Not everyone on the State Bar agrees with Holden's proposal, however. Members Michael Tenenbaum and Clark Gehlback did not support the measure. Holden argues that adding diversity, as a factor into the rankings, would increase the incentive for schools to recruit diverse classes. He claims that law firms and their clients benefit from having a diverse array of lawyers to work with, however, as it stands, universities need to play a larger role in producing a more diverse set of attorneys in the workforce.

Critics have noted the U.S. News ranking system's negative impact on minorities, as median LSAT scores is a large contributing factor to a school's ranking and minorities are known to score lower on the LSAT, and standardized tests in general.

Bob Morse, the director of data and research at U.S. News, expressed concerns about incorporating diversity as a factor in the rankings. ''What benchmark do you use,'' he said. ''To us, that's not a little point.
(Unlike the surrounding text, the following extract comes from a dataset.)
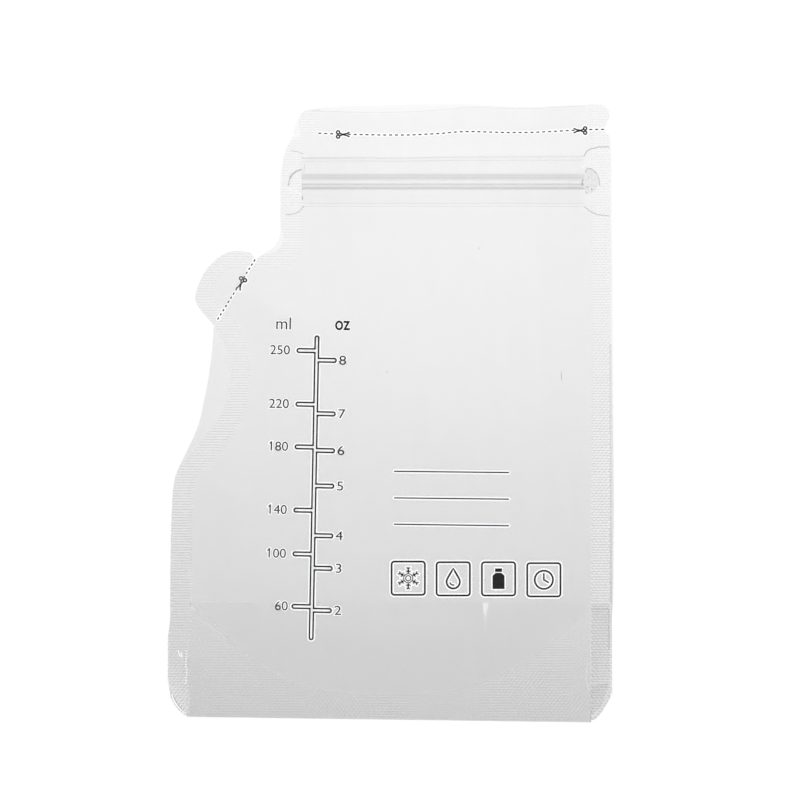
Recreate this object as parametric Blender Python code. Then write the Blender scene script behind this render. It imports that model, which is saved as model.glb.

Should it be relative to the population of the state? How do you deal with private schools? Would the benchmark for UCLA and Michigan be the state they are in, or would it be national? It would be a very sophisticated analysis.''

Currently, the system weights 40% for ''quality assessment'' and 25% for selectivity, which includes median LSAT scores, median GPA acceptance rates. Another 20% accounts for placement success after college, and finally, the last 15% accounts for faculty resources.

Should the new proposal go through, faculty resources would boost up to 20%, quality assessment would drop to 20%, and placement success would remain the same at 20%. Selectivity would also take a hit, dropping down to 20%, and in addition to the new 15% category for diversity, another new category regarding academic support would account for 5% of the formula.